But you can do it in any time 

Hope Tyton is Ok, I saw your post but did a naughty read and run as I was at work.


----------



## SLB (Apr 25, 2011)

So I did a canicross run on Monday and I got the garmin to work with the laptop yesterday. I managed to hit 12mph. Run with Lou, average pace was 5.7min/mile (Lou needed a few wees) and run with Sol, average pace was 8:16 min/miles


----------



## Tyton (Mar 9, 2013)

I'm impressed! well done 

Work situation should ease mid Feb, so I'll have more free time to get my lot going.... expect it will be a long long time before we can equal Sol's pace, and think Lou might be out of our reach!


----------



## SLB (Apr 25, 2011)

Tyton said:


> I'm impressed! well done
> 
> Work situation should ease mid Feb, so I'll have more free time to get my lot going.... expect it will be a long long time before we can equal Sol's pace, and think Lou might be out of our reach!

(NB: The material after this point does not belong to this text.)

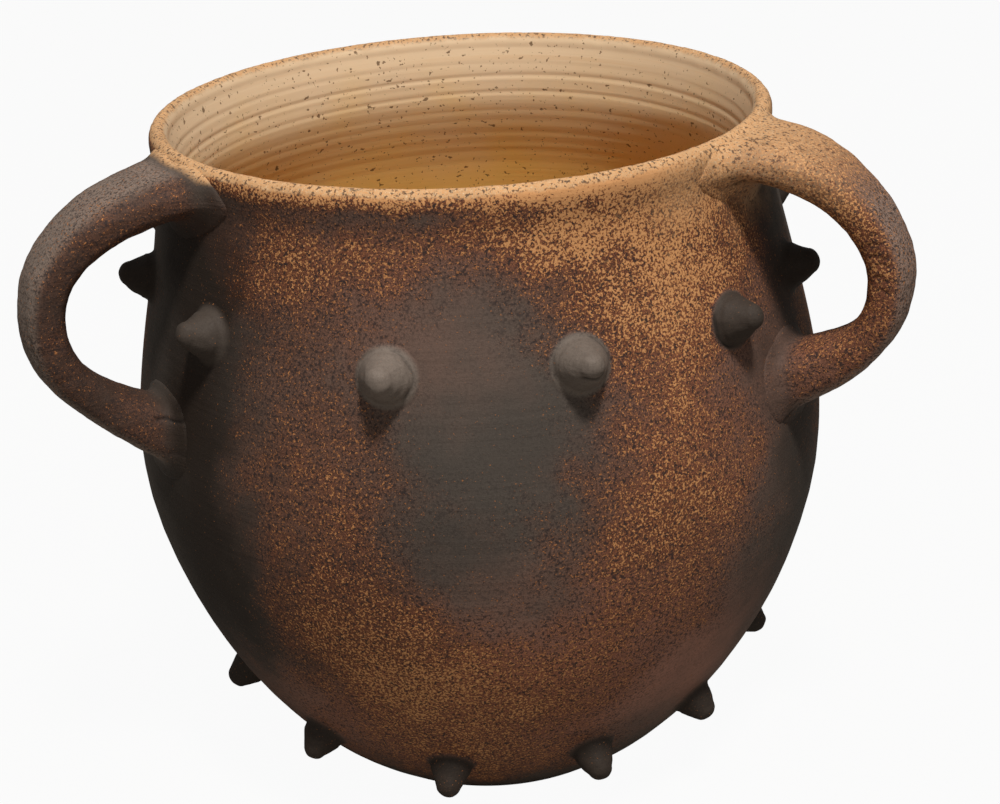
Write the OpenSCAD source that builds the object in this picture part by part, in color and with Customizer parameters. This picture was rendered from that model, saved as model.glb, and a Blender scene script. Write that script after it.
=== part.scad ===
// A thrown clay cauldron: a round-bellied pot with two pulled strap handles and two rows of
// pressed-on studs. Millimetres, +Z up, the origin at the centre of the foot, and the side
// between the two handles, the front, towards -Y.

/* [Pot body] */
// Height of the pot, from the ground to the top of the lip
pot_h = 292; // [285:1:310]
// Radius of the flat foot
foot_r = 79; // [70:1:88]
// Radius of the belly at its widest
belly_r = 150; // [144:1:158]
// Height of the widest part of the belly
belly_z = 151; // [142:1:160]
// Outer radius of the neck, under the lip
neck_r = 126; // [120:1:131]
// How far below the lip's top the neck is narrowest
neck_drop = 17; // [13:1:24]
// Outer radius of the lip
lip_r = 127; // [122:1:134]
// Thickness of the lip
lip_t = 8; // [6:0.5:11]
// Height of the lip's rounded band
lip_h = 6; // [4:0.5:9]
// Thickness of the thrown wall
wall = 8; // [6:0.5:11]
// Thickness of the floor
floor_t = 10; // [7:0.5:14]
// Radius of the floor's flat middle, inside
floor_flat_r = 47; // [38:1:56]
// Rounding of the foot's edge
foot_edge = 2; // [1:0.5:4]

/* [Throwing rings] */
// Height of one finger ring on the inside
ring_pitch = 6; // [5:0.5:9]
// Depth of the finger rings
ring_depth = 0.7; // [0.2:0.1:1.2]
// How far below the lip's band the rings start
ring_start = 6; // [3:1:12]

/* [Handles] */
// Angle of each handle from the front
handle_turn = 60; // [56:1:64]
// Width of both straps at their slimmest
strap_w = 24; // [20:1:28]
// Thickness of both straps at their slimmest
strap_t = 15.5; // [13:0.5:18]
// Width of each lower root, pressed onto the wall
strap_root_w = 37; // [30:1:44]

/* [Left handle] */
// How far the strap's outermost point stands out past the belly, at the strap's middle
left_stand = 36.5; // [31:0.5:43]
// How far below the lip's top the strap's middle leaves the pot
left_drop = 11.5; // [11:0.5:17]
// How far below the lip's top the outermost point is
left_bend_drop = 57; // [50:1:63]
// How far below the lip's top the lower root is pressed on
left_root_drop = 110; // [104:1:115]
// Pull of the strap straight out of the lip
left_pull = 45; // [38:1:50]
// Rise of that pull
left_pull_rise = 0; // [0:1:8]
// Straight run above the outermost point
left_above = 30; // [24:1:36]
// Straight run below the outermost point
left_below = 22; // [16:1:28]
// Slant of the strap onto the wall, outwards
left_land = 34; // [28:1:40]
// Slant of the strap onto the wall, upwards
left_land_rise = 24; // [18:1:30]
// Spread of the strap where it is pulled out of the lip
left_spread = 86; // [68:1:92]
// Extra thickness of the top root
left_top_extra = 4.5; // [3:0.5:7]
// Extra thickness of the lower root
left_root_extra = 12; // [7:0.5:15]

/* [Right handle] */
// How far the strap's outermost point stands out past the belly, at the strap's middle
right_stand = 33.5; // [29:0.5:39]
// How far below the lip's top the strap's middle leaves the pot
right_drop = 12; // [11:0.5:17]
// How far below the lip's top the outermost point is
right_bend_drop = 54; // [47:1:60]
// How far below the lip's top the lower root is pressed on
right_root_drop = 98; // [93:1:104]
// Pull of the strap straight out of the lip
right_pull = 38; // [32:1:44]
// Rise of that pull
right_pull_rise = 9; // [2:1:12]
// Straight run above the outermost point
right_above = 24; // [18:1:30]
// Straight run below the outermost point
right_below = 13; // [9:1:18]
// Slant of the strap onto the wall, outwards
right_land = 50; // [42:1:56]
// Slant of the strap onto the wall, upwards
right_land_rise = 18; // [12:1:24]
// Spread of the strap where it is pulled out of the lip
right_spread = 82; // [68:1:90]
// Extra thickness of the top root
right_top_extra = 4; // [3:0.5:8]
// Extra thickness of the lower root
right_root_extra = 14; // [8:0.5:16]

/* [Studs] */
// Number of studs in a full row
studs_in_row = 12; // [12]
// Radius of a stud's rounded tip
stud_tip_r = 5.2; // [4:0.1:6.5]

/* [Upper studs] */
// How far below the lip's top the upper row is pressed on
upper_below_lip = 61; // [56:1:67]
// Angle of the row's first stud from the front
upper_turn = -75; // [-78:1:-72]
// Rise of the studs above the level
upper_rise = 20; // [10:1:28]
// How far a stud stands out of the wall
upper_len = 15; // [12:0.5:18]
// Radius of a stud's body where it leaves its smeared foot
upper_r = 9; // [7.5:0.1:10]
// Radius of the clay smeared out round a stud's foot
upper_foot_r = 12.6; // [11.5:0.1:14]

/* [Lower studs] */
// Height of the lower row on the wall
lower_z = 44; // [38:1:50]
// Angle of the row's first stud from the front
lower_turn = -70; // [-74:1:-66]
// Drop of the studs below the level
lower_drop = 34; // [24:1:40]
// How far a stud stands out of the wall
lower_len = 14; // [11:0.5:17]
// Radius of a stud's body where it leaves its smeared foot
lower_r = 8.2; // [7:0.1:9.5]
// Radius of the clay smeared out round a stud's foot
lower_foot_r = 11; // [10:0.1:13]

/* [Hidden] */
$fn = 96;
stud_fn = 48;
curve_steps = 14;
neck_steps = 4;
lip_steps = 6;
floor_steps = 8;
ring_points = 2;
handle_rings = 34;
handle_sides = 20;
smear_steps = 5;
tip_steps = 6;
// how far the hidden end of a handle or a stud runs on inside the wall before it is cut off
bury = 12;
stud_bury = 5;
// angle at which a stud's straight side runs into its rounded tip
tip_from = 16;
// how square the strap's section is: 2 is an ellipse, more is squarer
strap_square = 2.9;
// shares of the strap's length over which it slims down from its top root and from its lower root
top_share = 0.5;
root_share = 0.3;
// how far the clay smeared round a stud's foot reaches up its side, and how thick and wide it is there
smear_h = 4;
smear_t = 0.8;
smear_side = 0.4;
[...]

Oh don't just credit them, Lou's bloody lazy when he has no one to chase. And Sol finds canicross boring, though he did help out more than Lou.


----------



## Tyton (Mar 9, 2013)

I just thought.... I suppose the dogs are meant to help the person run faster? 

I have visions of dragging my lot along mainly as they'd rather sniff and pee than actually keep up a sustained run/jog/trot. I hadn't actually envisaged them pulling me and helping


----------



## SLB (Apr 25, 2011)

Tyton said:


> I just thought.... I suppose the dogs are meant to help the person run faster?
> 
> I have visions of dragging my lot along mainly as they'd rather sniff and pee than actually keep up a sustained run/jog/trot. I hadn't actually envisaged them pulling me and helping


They ARE supposed to help me! Cani-cross is a bit boring for them though as they can't go their pace, like they can on the scooter. They have drag me.


----------



## SLB (Apr 25, 2011)

so sad....

Butttttttttt....


----------



## SLB (Apr 25, 2011)




----------



## Tyton (Mar 9, 2013)

Yay to Sol and Lou for their medals!


----------



## SLB (Apr 25, 2011)

Tyton said:


> Yay to Sol and Lou for their medals!


Just the one but they wouldn't pose together close enough to fit it round their necks.


----------



## Gemmaa (Jul 19, 2009)

Yay! Even though he looks miserable


----------



## SLB (Apr 25, 2011)

He looks petrified! Bless him!


----------



## Tyton (Mar 9, 2013)

I think @Gemmaa has just told him she's entered for February as well!


----------



## Guest (Feb 4, 2016)

I would do it! However 3 things are stopping me. 
- Breathing
- Weather 
- I dont actually have a dog to run with yet. 
I might start training myself up though. I think I would pass out before I got to the 5km stage. I have a goal for May/June. I maybe will have a 6 month old puppy with me then so I may do a little race running laps round the local dog park.


----------



## SLB (Apr 25, 2011)

binkybunny said:


> I would do it! However 3 things are stopping me.
> - Breathing
> - Weather
> - I dont actually have a dog to run with yet.
> I might start training myself up though. I think I would pass out before I got to the 5km stage. I have a goal for May/June. I maybe will have a 6 month old puppy with me then so I may do a little race running laps round the local dog park.


6 months is far too young to do any serious amount of running. Canicrossers normally start training from 8 months up and even then it is mainly commands onlead and teaching them to lean into a harness. Dogs are not allowed to compete until they are at least 12 months old.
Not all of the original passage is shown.